If this vision of a judenrein Palestine is not apartheid, what is? As soon as the anti-apartheid campaigners start working against Palestinian racism, the intimidation and murder of Christians throughout the Middle East, and the brutal denial of human rights that is leading to civil protests in Egypt, Libya, Yemen, Bahrain and Syria, then they will have earned the right to be taken seriously. Until then, they should be seen for what they are – political pawns in a very dangerous game.

Engage, Not Marginalize

The anti-Israel campaign has added further weight to the accumulating evidence that British campuses have become centers of anti-Western radicalism. Often it is moderate Muslims who have raised the alarm, saying university authorities are not doing enough to counter the extremists.
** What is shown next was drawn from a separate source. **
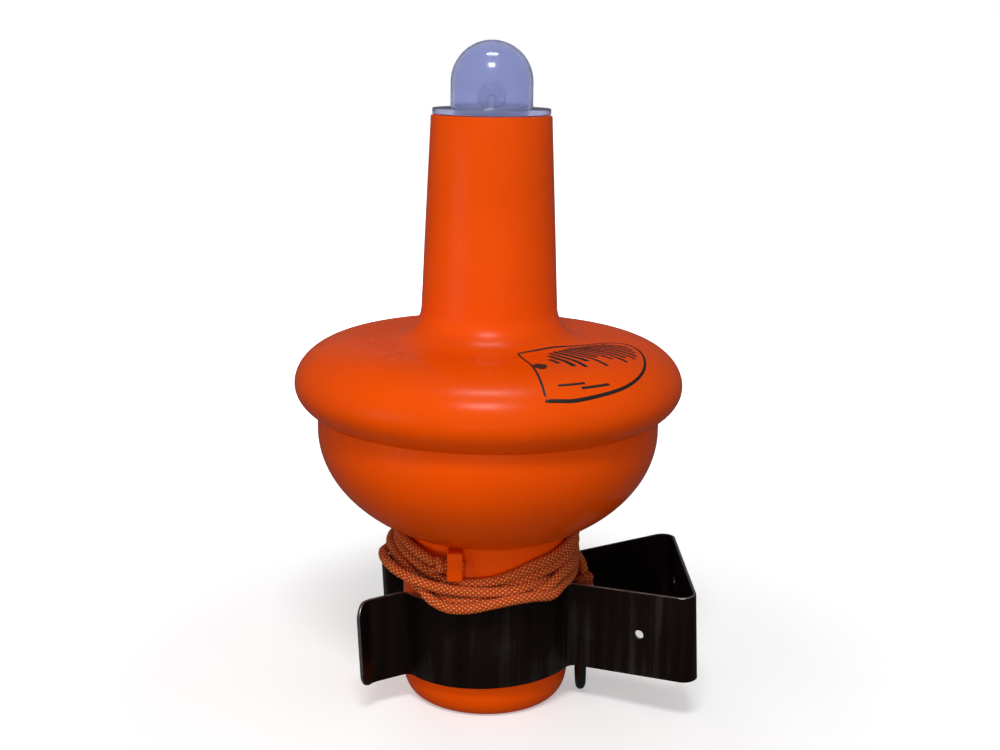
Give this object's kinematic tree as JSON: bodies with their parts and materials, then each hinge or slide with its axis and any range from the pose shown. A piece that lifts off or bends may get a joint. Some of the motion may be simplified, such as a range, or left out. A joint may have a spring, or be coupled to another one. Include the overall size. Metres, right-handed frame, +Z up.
{
  "type": "lifebuoy light",
  "caption": "Self-igniting lifebuoy light: lens dome on a tapered neck, disc float, battery case with wound lanyard, held in a spring-clip wall bracket.",
  "frame": {"origin": "centre of the battery case's flat base, on the light's axis", "axes": "+Z up along the light's axis to the lens, +X towards the bracket's wall plate, -Y to the lanyard's lug"},
  "size_m": [0.1831, 0.1754, 0.3],
  "materials": {
    "orange_plastic": "satin, lightly orange-peeled moulding",
    "clear_lens": "clear with a faint blue tint",
    "rubber": "black",
    "pale_plastic": "natural white",
    "foam": "closed-cell buoyancy foam",
    "deck_board": "laminate",
    "stainless": "satin stainless steel",
    "bright_metal": "polished",
    "brass": "plain",
    "red_wire": "wire insulation",
    "black_wire": "wire insulation",
    "spring_steel": "blackened spring steel with bright sheared edges",
    "orange_cord": "braided, orange with pale flecks",
    "battery_jacket": "plain dark cell jacket"
  },
  "bodies": {
    "bracket": {"bracket_strip": "spring_steel"},
    "case": {"battery_case": "orange_plastic", "battery_cradle": "pale_plastic", "battery_1": "battery_jacket", "battery_2": "battery_jacket", "battery_3": "battery_jacket", "battery_4": "battery_jacket", "bottom_strap": "stainless", "cord_winding": "orange_cord", "cord_knot": "orange_cord", "cord_front_loop": "orange_cord", "cord_tail": "orange_cord", "hook_body": "stainless", "hook_pin": "stainless"},
    "gate": {"hook_gate": "stainless"},
    "case_ring": {"case_seal": "rubber"},
    "float": {"lower_float_shell": "orange_plastic", "upper_float_shell": "orange_plastic", "float_foam": "foam", "contact_deck": "deck_board", "deck_screw_1": "stainless", "deck_screw_2": "stainless", "deck_screw_3": "stainless", "contact_spring_left": "stainless", "contact_spring_right": "stainless", "switch_tube": "pale_plastic", "switch_cap": "brass", "supply_wire": "red_wire", "return_wire": "black_wire", "lamp_holder": "pale_plastic", "reflector": "bright_metal", "bulb_cap": "brass", "bulb_glass": "clear_lens", "bulb_filament": "stainless"},
    "ball": {"switch_ball": "stainless"},
    "lens_ring": {"lens_seal": "rubber"},
    "lens": {"lens_dome": "clear_lens"}
  },
  "joints": [
    {"name": "light_lift", "type": "slide", "parent": "bracket", "child": "case", "axis": [0, 0, 1], "range_m": [0, 0.12]},
    {"name": "gate_swing", "type": "hinge", "parent": "case", "child": "gate", "pos_m": [0.0452, -0.0098, 0.034], "axis": [1, 0, 0], "range_deg": [0, 25], "stiffness_Nm_per_rad": 0.03, "springref_deg": -11.46},
    {"name": "float_rise", "type": "slide", "parent": "case", "child": "case_ring", "axis": [0, 0, 1], "range_m": [0, 0.00905]},
    {"name": "float_turn", "type": "hinge", "parent": "case_ring", "child": "float", "pos_m": [0, 0, 0.1], "axis": [0, 0, 1], "range_deg": [0, 1080]},
    {"name": "ball_roll", "type": "slide", "parent": "float", "child": "ball", "axis": [0, 0, 1], "range_m": [0, 0.02]},
    {"name": "lens_rise", "type": "slide", "parent": "float", "child": "lens_ring", "axis": [0, 0, 1], "range_m": [0, 0.00905]},
    {"name": "lens_turn", "type": "hinge", "parent": "lens_ring", "child": "lens", "pos_m": [0, 0, 0.27], "axis": [0, 0, 1], "range_deg": [0, 1080]}
  ],
  "couplings": [
    {"joint": "float_rise", "follows": "float_turn", "m_per_rad": 0.00047746},
    {"joint": "lens_rise", "follows": "lens_turn", "m_per_rad": 0.00047746}
  ]
}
In 2007 Ed Husain, an ex-member of Hizb ut Tahrir and now a fighter against extremism, published a book called The Islamist. The first 70 pages are among the most terrifying I have ever read. They tell of how a tiny handful of radical students instituted a regime of intimidation across an entire campus, and show how easy it is to scare the academic authorities into silence and inaction.
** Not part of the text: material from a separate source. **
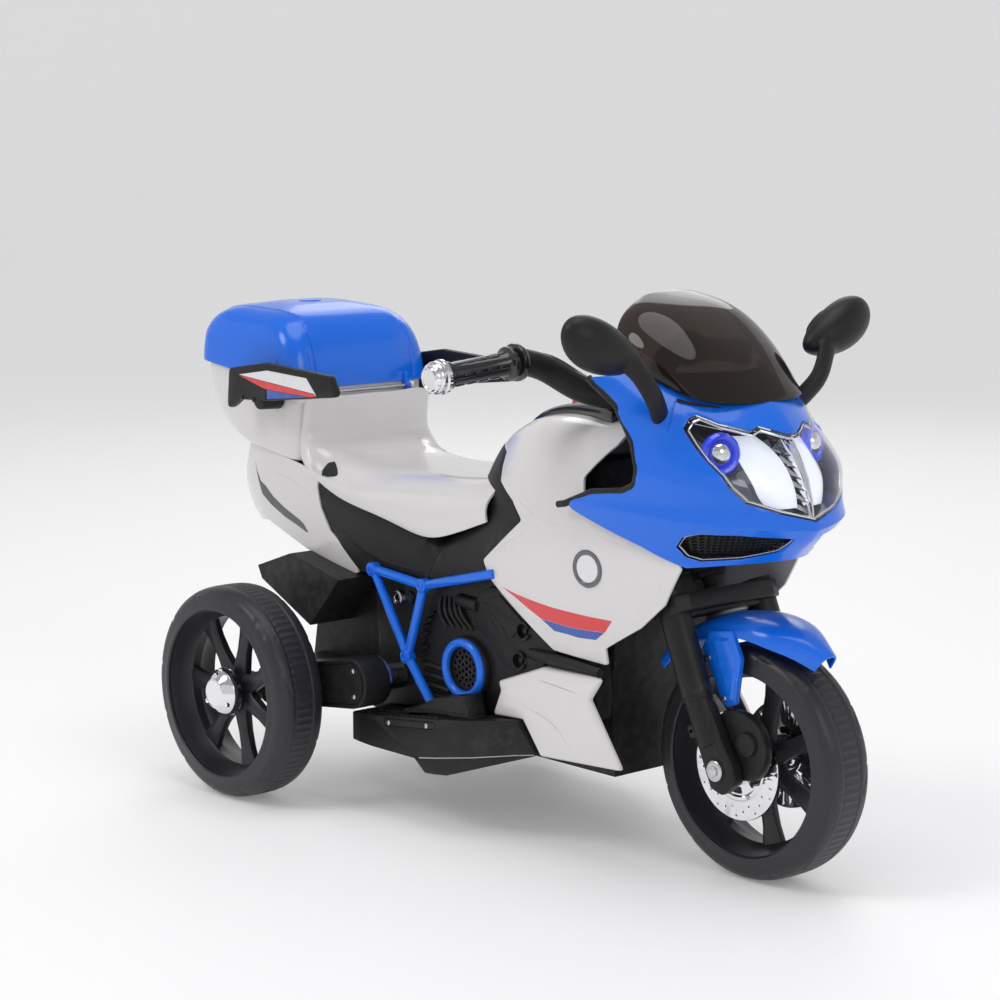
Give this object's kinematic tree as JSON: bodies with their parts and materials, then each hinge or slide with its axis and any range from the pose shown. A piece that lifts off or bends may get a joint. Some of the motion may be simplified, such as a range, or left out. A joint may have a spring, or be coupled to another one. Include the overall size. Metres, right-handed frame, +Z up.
{
  "type": "kids ride-on motorcycle",
  "caption": "battery-driven kids ride-on motorcycle with outboard rear wheels, nose fairing, windscreen, handlebar, mirrors and storage box",
  "frame": {"origin": "centre of the bounding box, on the floor under the three tyres", "axes": "x forwards, from the storage box to the front wheel; y towards the rider's left hand; z up"},
  "size_m": [1.105, 0.5548, 0.6854],
  "materials": {
    "white_gloss": "gloss",
    "blue_gloss": "gloss",
    "black_gloss": "gloss",
    "black_satin": "satin",
    "red_plastic": "gloss",
    "tyre_black": "satin",
    "chrome_trim": "gloss",
    "axle_steel": "satin",
    "motor_steel": "satin",
    "yellow_plastic": "gloss",
    "battery_case": "matte",
    "clear_lens": "gloss",
    "smoked_screen": "gloss"
  },
  "bodies": {
    "chassis": {"battery": "battery_case", "body_side_left": "white_gloss", "body_side_right": "white_gloss", "charging_socket": "axle_steel", "chassis": "black_satin", "dashboard": "black_gloss", "drive_motor": "motor_steel", "engine_cover_left": "black_satin", "engine_cover_right": "black_satin", "footboard": "black_satin", "gearbox_housing": "black_satin", "handle_wing_left": "black_satin", "handle_wing_right": "black_satin", "headlight_lens": "clear_lens", "headlight_reflector": "chrome_trim", "intake_grille_left": "black_satin", "intake_grille_right": "black_satin", "lid_hinge_pin": "axle_steel", "lower_fairing_left": "white_gloss", "lower_fairing_right": "white_gloss", "mirror_left": "black_gloss", "mirror_right": "black_gloss", "nose_fairing": "blue_gloss", "rear_axle": "axle_steel", "seat": "white_gloss", "side_panel_left": "black_satin", "side_panel_right": "black_satin", "speaker_ring": "blue_gloss", "steering_bush": "black_gloss", "storage_box": "white_gloss", "tail_panel_left": "white_gloss", "tail_panel_right": "white_gloss", "trellis_left": "blue_gloss", "trellis_right": "blue_gloss", "windscreen": "smoked_screen"},
    "steering": {"fork_leg_left": "black_satin", "fork_leg_right": "black_satin", "fork_yoke": "black_satin", "steering_column": "axle_steel", "mudguard_front": "blue_gloss", "caliper_cover_left": "black_satin", "caliper_cover_right": "black_satin", "front_axle": "axle_steel", "handlebar": "black_satin", "grip_left": "black_gloss", "grip_right": "black_gloss", "bar_cap_left": "chrome_trim", "bar_cap_right": "chrome_trim"},
    "front_wheel": {"wheel_front": "tyre_black", "brake_disc_left": "chrome_trim", "brake_disc_right": "chrome_trim"},
    "left_wheel": {"wheel_rear_left": "tyre_black", "hub_cap_left": "chrome_trim"},
    "right_wheel": {"wheel_rear_right": "tyre_black", "hub_cap_right": "chrome_trim"},
    "lid": {"box_lid": "blue_gloss"},
    "pedal": {"accelerator_pedal": "black_satin"},
    "power_rocker": {"power_switch": "red_plastic"},
    "direction_rocker": {"direction_switch": "black_gloss"},
    "horn": {"horn_button": "yellow_plastic"}
  },
  "joints": [
    {"name": "steering_swivel", "type": "hinge", "parent": "chassis", "child": "steering", "pos_m": [0.4125, 0, 0.14], "axis": [-0.3907, 0, 0.9205], "range_deg": [-25, 25]},
    {"name": "front_wheel_spin", "type": "hinge", "parent": "steering", "child": "front_wheel", "pos_m": [0.4125, 0, 0.14], "axis": [0, 1, 0], "continuous": true},
    {"name": "left_wheel_spin", "type": "hinge", "parent": "chassis", "child": "left_wheel", "pos_m": [-0.3, 0.235, 0.14], "axis": [0, 1, 0], "continuous": true},
    {"name": "right_wheel_spin", "type": "hinge", "parent": "chassis", "child": "right_wheel", "pos_m": [-0.3, -0.235, 0.14], "axis": [0, 1, 0], "continuous": true},
    {"name": "lid_hinge", "type": "hinge", "parent": "chassis", "child": "lid", "pos_m": [-0.32, 0, 0.52], "axis": [0, 1, 0], "range_deg": [0, 80]},
    {"name": "pedal_press", "type": "hinge", "parent": "chassis", "child": "pedal", "pos_m": [-0.06, -0.13525, 0.138], "axis": [0, 1, 0], "range_deg": [0, 8], "stiffness_Nm_per_rad": 2, "springref_deg": -6.02},
    {"name": "power_rock", "type": "hinge", "parent": "chassis", "child": "power_rocker", "pos_m": [0.1005, 0, 0.5356], "axis": [0, 1, 0], "range_deg": [-8, 8]},
    {"name": "direction_rock", "type": "hinge", "parent": "chassis", "child": "direction_rocker", "pos_m": [0.1405, -0.014, 0.54115], "axis": [0, 1, 0], "range_deg": [-8, 8]},
    {"name": "horn_press", "type": "slide", "parent": "chassis", "child": "horn", "axis": [0, 0, -1], "range_m": [0, 0.0015], "stiffness_N_per_m": 300, "springref_m": -0.002}
  ]
}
On campus, freedom of speech exists for some, but not for others.

That intimidation seems to have worked. With some shining exceptions – Manchester is one – university authorities have not acted when radical, hate-inciting, anti-Israel speakers are invited to address students, nor when pro-Israel speakers are abused or banned. Challenged on the first, they tend to invoke freedom of speech. Challenged on the second, they tend to invoke security concerns. So freedom of speech exists for some, but not for others.

It is not Jewish students alone who are concerned at the failure of university heads to take action. So is the government. Fifteen individuals implicated in terrorist plots and attacks have had some link to British universities. Umar Farouk Abdulmutallab, charged with attempting to blow up a passenger plane in the US, was president of the Islamic Society at University College London.

University vice chancellors, in their recent review of the situation, concluded that universities should “engage, not marginalize” extreme political views. Lord Carlile, the government’s independent reviewer of terror laws, said the report represented “a total failure to deal with how to identify and handle individuals who might be suspected of radicalizing or being radicalized while within the university.”

Intellectual Hatreds

My own grave concerns come from a sense of history. In 1927 a French-Jewish academic, Julian Benda, published a book whose title became famous: Le Trahison des clercs (Treason of the Intellectuals).

In it he says that academics had historically been guardians of the truth, but had been drawn into politics with potentially devastating consequences. The academy had become the arena for “the intellectual organization of political hatreds.”

That phrase has resonated in my mind for close to a decade now, as university lecturers have sought to boycott their Israeli counterparts, while failing to protest some of the most antidemocratic, anti-free society, anti-Israel and anti-Jewish speakers ever to speak on British campuses.

This is not academic freedom. Academic freedom means the freedom to hold and express views without fear, even when they run against the consensus, even when they are the views of a minority. It means the willingness to let all sides of an argument be respectfully heard.

Like all freedom, academic freedom requires restraint, so that the freedom of one group is not won at the cost of another’s.

When restraint is not self-imposed, it must be ensured by the university authorities.

Which is why it is important that Israeli students have visited British universities to present the other side of the case. Whether they are respectfully heard will be the best test as to whether academic freedom is still honored in British universities.